#### [Set task]
Give back all the data exactly, line by line.

#### [Recorded data]

= = = = =

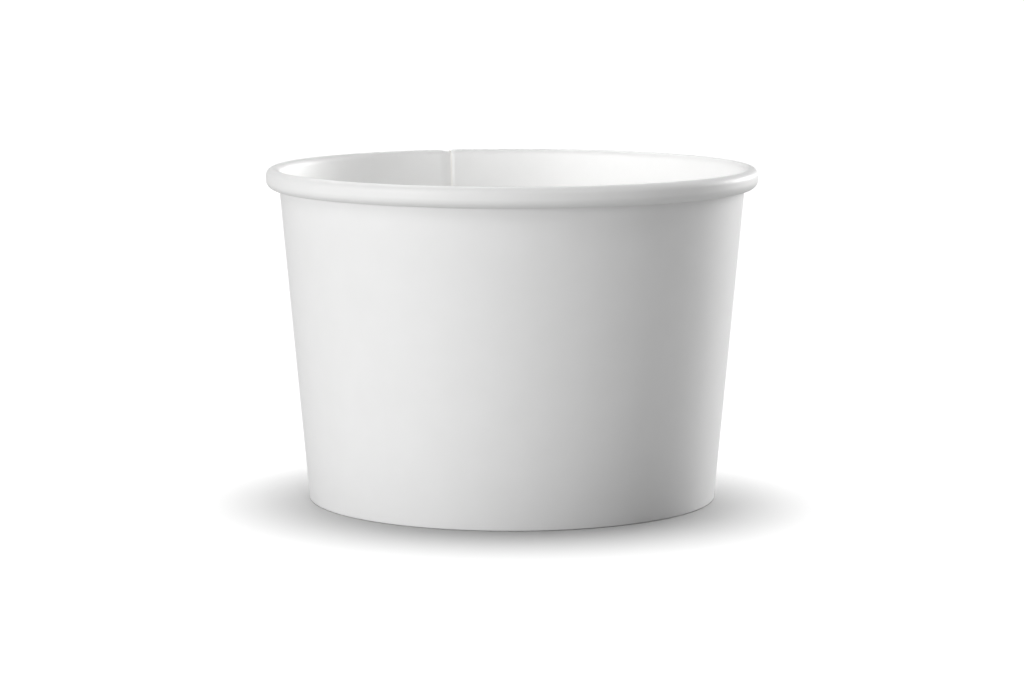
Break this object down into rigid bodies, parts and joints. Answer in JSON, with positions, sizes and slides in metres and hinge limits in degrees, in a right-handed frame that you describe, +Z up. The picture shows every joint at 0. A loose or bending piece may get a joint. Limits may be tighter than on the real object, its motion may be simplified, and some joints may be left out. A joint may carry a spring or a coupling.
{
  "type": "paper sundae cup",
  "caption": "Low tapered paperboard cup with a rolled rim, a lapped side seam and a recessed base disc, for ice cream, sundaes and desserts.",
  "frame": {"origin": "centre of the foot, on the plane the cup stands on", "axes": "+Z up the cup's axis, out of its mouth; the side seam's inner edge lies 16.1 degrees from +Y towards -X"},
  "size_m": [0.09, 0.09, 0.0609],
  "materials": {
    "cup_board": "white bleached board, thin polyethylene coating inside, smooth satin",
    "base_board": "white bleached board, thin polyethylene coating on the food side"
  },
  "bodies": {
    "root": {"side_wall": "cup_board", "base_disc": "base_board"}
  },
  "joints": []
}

= = = = =

#### [Exercise response]
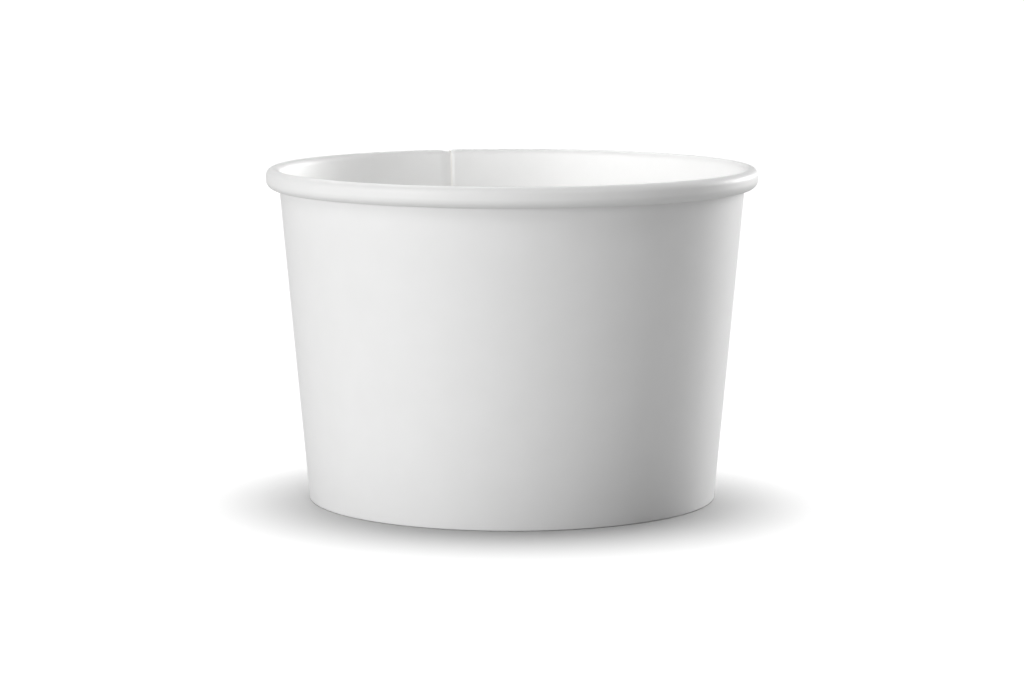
Break this object down into rigid bodies, parts and joints. Answer in JSON, with positions, sizes and slides in metres and hinge limits in degrees, in a right-handed frame that you describe, +Z up. The picture shows every joint at 0. A loose or bending piece may get a joint. Limits may be tighter than on the real object, its motion may be simplified, and some joints may be left out. A joint may carry a spring or a coupling.
{
  "type": "paper sundae cup",
  "caption": "Low tapered paperboard cup with a rolled rim, a lapped side seam and a recessed base disc, for ice cream, sundaes and desserts.",
  "frame": {"origin": "centre of the foot, on the plane the cup stands on", "axes": "+Z up the cup's axis, out of its mouth; the side seam's inner edge lies 16.1 degrees from +Y towards -X"},
  "size_m": [0.09, 0.09, 0.0609],
  "materials": {
    "cup_board": "white bleached board, thin polyethylene coating inside, smooth satin",
    "base_board": "white bleached board, thin polyethylene coating on the food side"
  },
  "bodies": {
    "root": {"side_wall": "cup_board", "base_disc": "base_board"}
  },
  "joints": []
}